Still, customer recommendations remain the most influential factor.
“Compliance buyers are pattern-matchers,” Jordan comments. “They want to see the tool in context, hear it from people they trust, and verify it’s working for firms like theirs.”
The next compliance frontier: ‘Finfluencers’
While Adclear’s core business remains focused on financial institutions, Jordan sees another opportunity emerging.
The growing influence of financial creators and Finfluencers has attracted increasing regulatory attention, particularly as brands continue to invest in creator partnerships.
Unlike large financial organizations, independent creators rarely have dedicated compliance teams reviewing their content. Yet they are often subject to many of the same regulatory expectations.
Jordan sees this presents a significant long-term opportunity.
One existing client, InvestEngine, already uses Adclear’s technology to support influencer compliance workflows, suggesting the foundations are already in place.
“Finfluencers will be one of the compliance stories of our era,” he says.
While the company is still evaluating how a self-serve offering might work commercially, Jordan acknowledges that increasing scrutiny of social media promotions makes the space difficult to ignore.
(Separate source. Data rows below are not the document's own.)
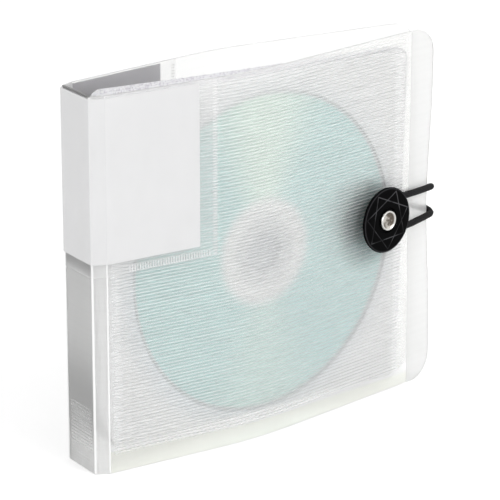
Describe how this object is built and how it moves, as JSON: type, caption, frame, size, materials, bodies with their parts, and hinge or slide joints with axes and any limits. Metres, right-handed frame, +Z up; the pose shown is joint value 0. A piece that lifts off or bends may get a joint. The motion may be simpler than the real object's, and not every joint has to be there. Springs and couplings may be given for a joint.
{
  "type": "cd storage case",
  "caption": "Ribbed translucent folding disc wallet with a spine label pocket, bound pocket leaves holding a disc, and a round button fastened by an elastic loop.",
  "frame": {"origin": "middle of the spine sheet's lower edge", "axes": "+X from the spine to the fore-edge, -Y out of the front cover, +Z up"},
  "size_m": [0.1617, 0.0357, 0.138],
  "materials": {
    "front_panel": "frosted, ribbed outside",
    "spine_panel": "frosted, ribbed outside",
    "back_panel": "frosted, ribbed outside",
    "pocket_film_front": "clear and glossy",
    "pocket_film_spine": "clear and glossy",
    "pocket_film_back": "clear and glossy",
    "label_front": "plain pale grey, dark inner side",
    "label_spine": "plain pale grey, dark inner side",
    "label_back": "plain pale grey, dark inner side",
    "pages": "soft translucent film",
    "disc": "mirror-like recording side",
    "button": "black, satin",
    "rivet": "polished",
    "button_washer": "black",
    "loop_patch": "beige backing",
    "loop_clip": "dark",
    "elastic_loop": "woven black elastic"
  },
  "bodies": {
    "spine": {"spine_panel": "spine_panel", "pocket_film_spine": "pocket_film_spine", "label_spine": "label_spine", "pages": "pages", "disc": "disc"},
    "front_cover": {"front_panel": "front_panel", "pocket_film_front": "pocket_film_front", "label_front": "label_front", "button": "button", "rivet": "rivet", "button_washer": "button_washer"},
    "back_cover": {"back_panel": "back_panel", "pocket_film_back": "pocket_film_back", "label_back": "label_back", "loop_clip": "loop_clip", "loop_patch": "loop_patch", "elastic_loop": "elastic_loop"}
  },
  "joints": [
    {"name": "front_cover_hinge", "type": "hinge", "parent": "spine", "child": "front_cover", "pos_m": [-0.0004, -0.00925, 0], "axis": [0, 0, -1], "range_deg": [0, 90], "deforming": ["elastic_loop"]},
    {"name": "back_cover_hinge", "type": "hinge", "parent": "spine", "child": "back_cover", "pos_m": [-0.0004, 0.00925, 0], "axis": [0, 0, 1], "range_deg": [0, 90]}
  ]
}
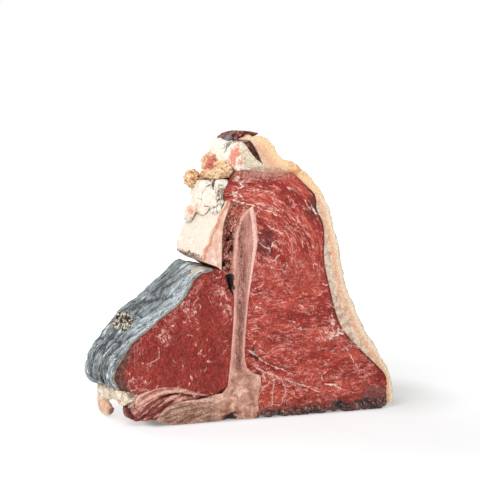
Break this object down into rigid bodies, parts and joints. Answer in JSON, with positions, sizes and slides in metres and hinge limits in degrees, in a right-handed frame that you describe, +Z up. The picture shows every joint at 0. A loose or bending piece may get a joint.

Compliance as a competitive advantage
As AI reshapes marketing operations, many organizations are focused on how quickly they can create content.
Jordan argues that the more important question may be how quickly they can approve it.
For years, compliance has been treated as a final checkpoint—a necessary but frustrating stage in the marketing process. Adclear’s vision challenges that assumption, positioning compliance as an integrated part of content creation rather than a barrier to it.
In a world where content can be generated instantly, the organizations that succeed may not be the ones producing the most content. They may be the ones that can move through compliance with confidence.
And increasingly, that confidence could become a competitive advantage.